Soldiers, he said, never realize how critical the fuel mission can be to operations.

“Most of the time, if any airplane or helicopter goes down, what is the first thing they are going to inspect? They are going to want to know how good the fuel was,” Berg said. “Was the fuel pure and was it tested correctly? Was it circulated correctly? Where did it come from?”

Those important questions are the exact reason U.S. Army Central-attached inspector generals are assigned to travel to the remote fuel farms across places like Iraq and Afghanistan.

“This is the fun part of being an IG,” Rozar said, the morning after flying through the night to get to another small forward operating base for an inspection. He says most people think of the IG office as being called in to investigate waste, fraud and abuse, or general wrongdoing. But, often the job is about looking for systematic problems before they become serious.

“We do our best not to interrupt operations,” Rozar said. “I’m not here to fix something, I’m here to see if things we have previously identified have been corrected.”

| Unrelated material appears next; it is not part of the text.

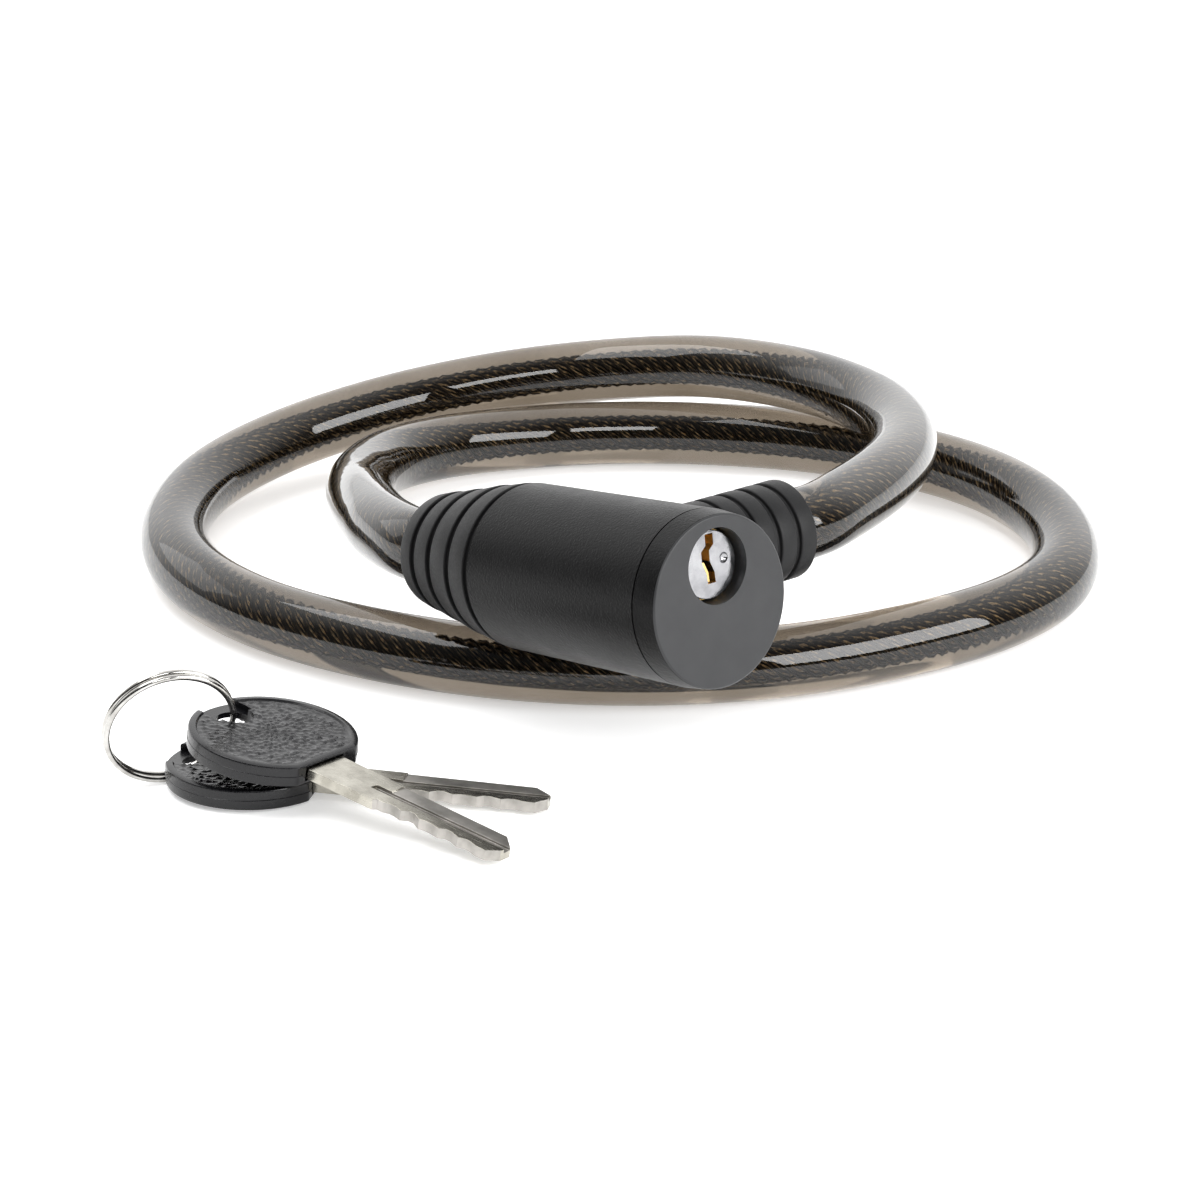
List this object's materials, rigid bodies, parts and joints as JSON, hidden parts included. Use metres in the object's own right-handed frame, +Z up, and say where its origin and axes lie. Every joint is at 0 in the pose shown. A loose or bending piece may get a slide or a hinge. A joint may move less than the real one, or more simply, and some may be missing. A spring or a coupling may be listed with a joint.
{
  "type": "keyed cable lock",
  "caption": "Round black lock body with a key cylinder in its end, a thick smoke-tinted cable looped back into its side, and two keys on a split ring.",
  "frame": {"origin": "under the middle of the lock body and keys, on the surface that the cable and keys lie on", "axes": "+Z up; +X to the viewer's right and +Y away, with the key face turned towards -Y and +X"},
  "size_m": [0.1692, 0.2151, 0.0452],
  "materials": {
    "barrel_black": "fine matt black texture",
    "cap_grey": "smooth dark grey with a slight sheen",
    "zinc": "as-cast zinc alloy",
    "boot_rubber": "matt black, moulded",
    "steel": "turned steel",
    "brass": "plain brass",
    "bright_chrome": "polished face",
    "spring_steel": "drawn wire",
    "cable_sheath": "clear smoke-tinted sheath over a dark steel rope, glossy",
    "ring_steel": "nickel-plated wire",
    "key_plastic": "black, grained faces in a smooth rim",
    "nickel_silver": "nickel silver, milled"
  },
  "bodies": {
    "lock_body": {"barrel_shell": "barrel_black", "key_end_cap": "cap_grey", "lock_housing": "zinc", "body_boot": "boot_rubber", "body_ferrule": "steel", "ferrule_pin": "steel", "cylinder_sleeve": "brass", "cable": "cable_sheath"},
    "cylinder": {"cylinder_rotor": "bright_chrome", "rotor_clip": "spring_steel", "wafer_1": "brass", "wafer_2": "brass", "wafer_3": "brass", "wafer_4": "brass", "wafer_5": "brass", "wafer_spring_1": "spring_steel", "wafer_spring_2": "spring_steel", "wafer_spring_3": "spring_steel", "wafer_spring_4": "spring_steel", "wafer_spring_5": "spring_steel"},
    "slider": {"locking_slider": "steel"},
    "plug": {"plug_bolt": "steel", "plug_boot": "boot_rubber"},
    "key_ring": {"split_ring": "ring_steel"},
    "key_a": {"key_a_head": "key_plastic", "key_a_blade": "nickel_silver"},
    "key_b": {"key_b_head": "key_plastic", "key_b_blade": "nickel_silver"}
  },
  "joints": [
    {"name": "cylinder_turn", "type": "hinge", "parent": "lock_body", "child": "cylinder", "pos_m": [0.03512, -0.00625, 0.03612], "axis": [-0.6536, 0.7466, -0.1236], "range_deg": [0, 90]},
    {"name": "slider_drop", "type": "slide", "parent": "lock_body", "child": "slider", "axis": [0.0814, -0.093, -0.9923], "range_m": [0, 0.00283]},
    {"name": "plug_pull", "type": "slide", "parent": "lock_body", "child": "plug", "axis": [0.7524, 0.6587, 0], "range_m": [0, 0.024], "deforming": ["cable"]},
    {"name": "ring_lift", "type": "slide", "parent": "lock_body", "child": "key_ring", "axis": [0, 0, 1], "range_m": [0, 0.06]},
    {"name": "key_a_swing", "type": "hinge", "parent": "key_ring", "child": "key_a", "pos_m": [-0.03235, -0.00488, 0.00893], "axis": [0.123, -0.0577, 0.9907], "range_deg": [-15, 3]},
    {"name": "key_b_swing", "type": "hinge", "parent": "key_ring", "child": "key_b", "pos_m": [-0.0377, -0.00543, 0.00224], "axis": [0.017, -0.0038, 0.9998], "range_deg": [-3, 15]}
  ],
  "couplings": [
    {"joint": "slider_drop", "follows": "cylinder_turn", "m_per_rad": 0.0018006}
  ]
}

Swearing in veteran fuelers to assist in writing the inspection report gives the office experts to help make sound recommendations. “We swear them in for their expertise. I might be inspecting something that I have absolutely no idea or background in,” Rozar said. “I can do research, but I’m never going to have knowledge that these guys have from working in a specialty for 10 or 15 years.”